In All: Despite the gaps in information with the villain’s plot and plans and the very slow development of the main character, I think there is more than enough mystery and sense of awe to keep the energy of the story going onto its next sequel. With the raised stakes, I can only think that the next book in the series will continue that upwards climb and make the oncoming events even more interesting. All that needs to fall into place now is some stronger character development and a greater sense that the world around the characters is living and breathing independent of their actions. Otherwise though, the next book promises to give plenty of space— all the space that is necessary to make the series reach even higher heights.

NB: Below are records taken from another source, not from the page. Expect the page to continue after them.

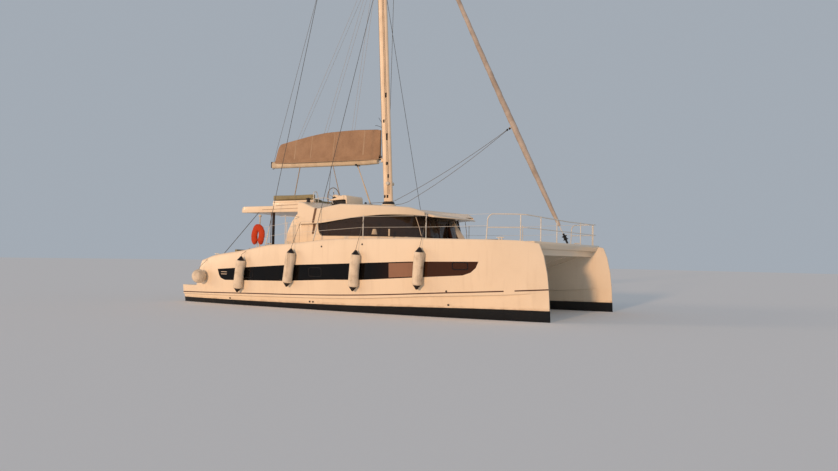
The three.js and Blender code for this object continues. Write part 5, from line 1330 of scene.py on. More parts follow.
x = np.linspace(-0.84, -5.48, 40)[:, None]
low, high, half = (table(BOOM_ROWS, x, column) for column in (1, 2, 3))
oz, oy = oval(1.0, 1.0, 3.2, 32)
boom_grid = np.stack([x + 0 * oz, half * oy, (low + high) / 2 + (high - low) / 2 * oz], -1)
boom_tube = soften(grid_mesh("boom_tube", boom_grid, around=True), 0.008)
PIN = np.array([-0.6838, 0.0, 4.85])
EAR_HALF, EAR_THICK = 0.030, 0.016
cheeks = [tube("pin", [PIN + (0, 0, -0.078), PIN + (0, 0, 0.078)], 0.012, 16)]
for ear_z in (4.904, 4.796 - EAR_THICK):
    cheeks += [block("ear", (-0.87, -EAR_HALF, ear_z), (PIN[0], EAR_HALF, ear_z + EAR_THICK), 0.003),
               turned("ear", [(0, 0), (EAR_HALF, 0), (EAR_HALF, EAR_THICK), (0, EAR_THICK)],
                      (PIN[0], 0, ear_z), sides=24)]
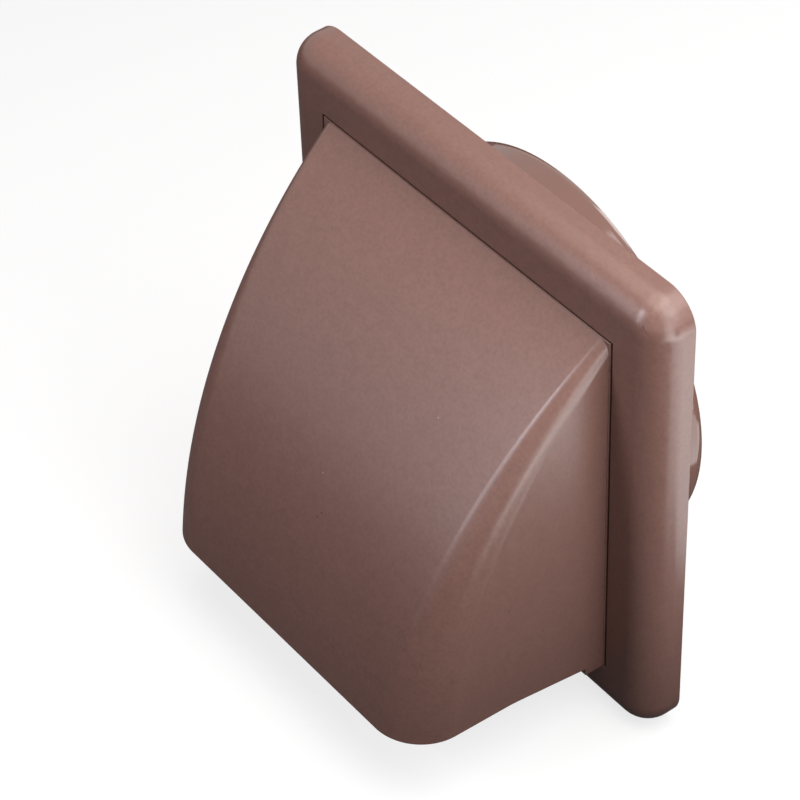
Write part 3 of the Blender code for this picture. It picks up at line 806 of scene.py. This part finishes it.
def hoodSleeve():  # the square collar that plugs into the frame's window
    inner = sleeveOuter - hood["sleeveWall"]
    edge = shared["edge"]
    corners = [
        (sleeveOuter, sleeveBack, edge),
        (sleeveOuter, frameLow.y, edge),
        (inner, frameLow.y, edge),
        (inner, sleeveBack, edge),
    ]
    outline = roundedOutline(corners, steps=3)
    return squareSweep("sleeve", outline, 0, lambda half, y: (windowDrop, windowDrop))


def snapClips():  # fingers with a barb, on the sleeve's sides
    bm = bmesh.new()
    inner, outer = sleeveOuter - clip["thickness"], sleeveOuter
    outline = [
        (inner, hoodBack),
        (outer, hoodBack),
        (outer, clipCatch),
        (outer + clip["barb"], clipCatch),
        (outer, clipCatch + clip["barbLength"]),
        (outer, hoodHigh.y),
        (inner, hoodHigh.y),
    ]
    for side in (-1, 1):
        for z in (-clip["spacing"] / 2, clip["spacing"] / 2):
            slab(bm, [(side * x, y) for x, y in outline], z - clip["width"] / 2, z + clip["width"] / 2)
    return breakEdges(pieceFrom(bm, "clips"), clip["edge"])


def hoodFeet(rule):  # the short tabs at the lower back corners
    bm = bmesh.new()
    top = rule["Lip Z"] - hood["backDrop"] + hood["wall"]
    outline = []
    for y in (hoodFoot, hoodBack):
        outline.append((rule["Half width"] - (frameLow.y - y) * rule["Draft slope"], y))
    for y in (hoodBack, hoodFoot):
        outline.append((rule["Half width"] - hood["wall"] - (frameLow.y - y) * rule["Draft slope"], y))
    for side in (-1, 1):
        slab(bm, [(side * x, y) for x, y in outline], hoodLow.z, top)
    return breakEdges(pieceFrom(bm, "feet"), hood["footEdge"])


def buildHood():
    rule = hoodRule()
    cowlHood = hoodShell(rule)
    combine(cowlHood, "UNION", hoodSleeve(), snapClips(), hoodFeet(rule))
    dress(cowlHood, "vent_body", "textured_brown", sparkBrown, "cowl_hood")


buildHood()


# Back plate and spigot

spigot = dict(
    wall=2.0 * mm,
    leadIn=0.8 * mm,
    leadInLength=1.6 * mm,
    leadInRound=4 * mm,
    endRound=0.35 * mm,
    rootFillet=1.0 * mm,  # how far the fillet at the tube's foot reaches out
    rootRadius=0.9 * mm,
    mouthRing=6.8 * mm,
    plateCorner=7.6 * mm,
    slotWidth=5.2 * mm,
    slotLength=9 * mm,
    slotInset=9.9 * mm,
    beadInner=56.1 * mm,
    beadWidth=1.0 * mm,
    beadHeight=0.8 * mm,
    beadRound=0.3 * mm,
    bearingWidth=4 * mm,
    bearingMouth=1.7 * mm,  # narrower than the pin, which snaps in
    seatRadius=3.1 * mm,
    seatNeck=1.75 * mm,
    seatDepth=1.4 * mm,
)
spigotBore = shared["spigotRadius"] - spigot["wall"]
bearingIn = pinHigh.x - spigot["bearingWidth"]


def spigotTube():
    size, outer, end = spigot, shared["spigotRadius"], plateHigh.y
    corners = [
        (spigotBore, plateFront / 2, 0),
        (outer + size["rootFillet"], plateFront / 2, 0),
        (outer + size["rootFillet"], 0, 0),
        (outer, 0, size["rootRadius"]),
        (outer, end - size["leadInLength"], size["leadInRound"]),
        (outer - size["leadIn"], end, size["endRound"]),
        (spigotBore, end, size["endRound"]),
    ]
    return turned("tube", roundedOutline(corners, steps=6), steps=256)


def seatBead():  # the raised ring round the seal
    inner, outer = spigot["beadInner"], spigot["beadInner"] + spigot["beadWidth"]
    front = plateFront - spigot["beadHeight"]
    return turned("bead", ringOutline(inner, outer, plateFront / 2, front, spigot["beadRound"]))


def pinBearings():
    bm = bmesh.new()
    reach = hingeY - plateLow.y
    for side in (-1, 1):
        x = sorted((side * bearingIn, side * pinHigh.x))
        block(bm, (x[0], plateLow.y, hingeZ - reach), (x[1], plateFront / 2, hingeZ + reach))
    return breakEdges(pieceFrom(bm, "bearings"), shared["edge"])


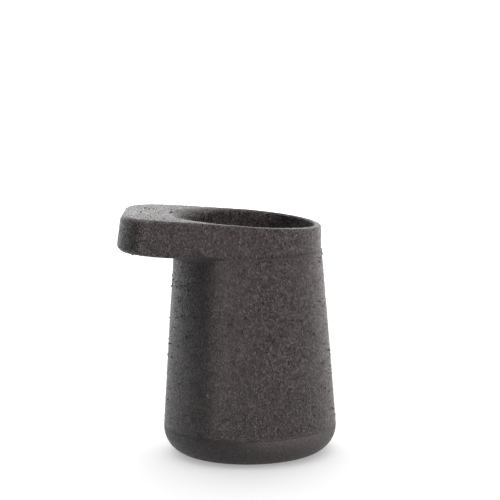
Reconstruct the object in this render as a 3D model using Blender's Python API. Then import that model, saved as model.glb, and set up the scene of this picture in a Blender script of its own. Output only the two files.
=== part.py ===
"""Brimmed stoneware vase, built up from separately formed clay sections.

A rounded base cup, a tapering wall with a thin neck, a hat-like cap whose brim
reaches out over one side, a soffit slab that closes the brim from below, the coil
worked into the corner under the brim, the two slip beads that lute the sections,
and the glaze that lines the inside.

Metres, +Z up. The origin is on the body's axis in the plane of the foot, and the
brim points along -X.
"""
import bpy
import bmesh
from math import asin, atan, atan2, cos, hypot, pi, radians, sin

# ---- driving dimensions -------------------------------------------------------
FOOT_RADIUS = 0.0621        # outer cone of the body, carried down to the table
TAPER = 0.0701              # radius lost per unit of height
FOOT_ROUND = 0.0181         # outer rounding between foot and wall
WALL = 0.0056               # wall, floor and skirt thickness, square to the surface
COLLAR_HEIGHT = 0.1438      # table to the joint under the collar
CROWN_RISE = 0.0215         # collar joint to the top surface, on the axis
TOP_SLOPE = 0.091           # fall of the top surface towards +X
TOP_CROWN = 0.21            # bow of the top surface along X, per metre
DECK = 0.0056               # thickness of the top plate
COLLAR_INSET = 0.0005       # collar's face behind the face of the wall under it
BRIM_REACH = 0.0360         # top edge of the brim's end, beyond the collar circle
BRIM_DRAFT = 0.0023         # how much further the brim's end reaches at its foot
BRIM_NARROWING = 0.0012     # half-width lost between the collar and the brim's end
BRIM_CORNER = 0.0276        # plan radius of the brim's corners
SOFFIT_SLOPE = 0.0857       # fall of the brim's underside towards +X
SOFFIT_DROP = 0.0046        # underside on the axis, below the collar joint
SOFFIT = 0.0050             # thickness of the slab under the brim
BRIM_EDGE_ROUND = 0.0045    # lower edge of the brim, at most
COLLAR_EDGE_ROUND = 0.0006  # lower edge of the collar
TOP_EDGE_ROUND = 0.0015     # upper edge of the collar
TOP_EDGE_ROLL = 0.0045      # upper edge at the brim's end
LIP_ROUND = 0.0015          # mouth edge on the collar side
LIP_ROLL = 0.0110           # mouth edge where the brim rolls down into the mouth
LIP_LAND = 0.0010           # straight wall below the mouth's rounding
MOUTH_EASE = 0.0002         # mouth radius beyond the neck's inner radius
COIL = 0.0050               # largest leg of the coil under the brim
COIL_LEAST = 0.0008         # leg at the coil's ends
VENT_RADIUS = 0.0015        # firing vent through the soffit
BEAD_DEPTH = 0.0012         # slip bead's seat, measured inwards from the surface
BEAD_SEAT = 0.0018          # slip bead's seat, measured down from the joint
COLLAR_BEAD_PROUD = 0.0006  # how far the collar bead stands out of the wall
BASE_BEAD_PROUD = 0.0002    # how far the base bead stands out of the wall
BASE_JOINT_RISE = 0.0002    # base bead's seat above the top of the foot rounding
LAP = 0.0070                # height of the base cup's tongue inside the wall
GLAZE = 0.0008              # thickness of the lining glaze
GLAZE_STOP = 0.0080         # bare clay between the glaze line and the collar joint
GAP = 0.0003                # clearance between pieces that meet

# ---- mesh density ---------------------------------------------------------------
ARC_STEPS = 24              # outline: collar arc, per half
SIDE_STEPS = 10             # outline: straight side of the brim
CORNER_STEPS = 9            # outline: brim corner
END_STEPS = 2               # outline: half of the brim's end
TURN_STEPS = 80             # turned pieces, steps per turn
DECK_RINGS = 3              # rings across the top plate
EDGE_STEPS = 4              # steps round an edge or a lip
COIL_STEPS = 120            # directions per turn tried for the coil
WELD = 1e-6                 # points closer than this are one
SLIVER = 0.0004             # steps smaller than this are left out
CRISP = radians(30)         # edges sharper than this stay crisp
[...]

If I had to give this book an exact numerical score, I’d say 3.65. However, since Amazon hates fractions, I decided to round up.
It’s weird not having to put a blue frog onto the bottom of this post. And not adding any pictures like my Lorequests. What’s that? I still need to do one or two Lorequests for this month? Says who?
Says me, I guess. Too bad the other voices in my heads are speaking louder than what Lorequest is saying.
Good luck, you brave writer (and reviewer) folk!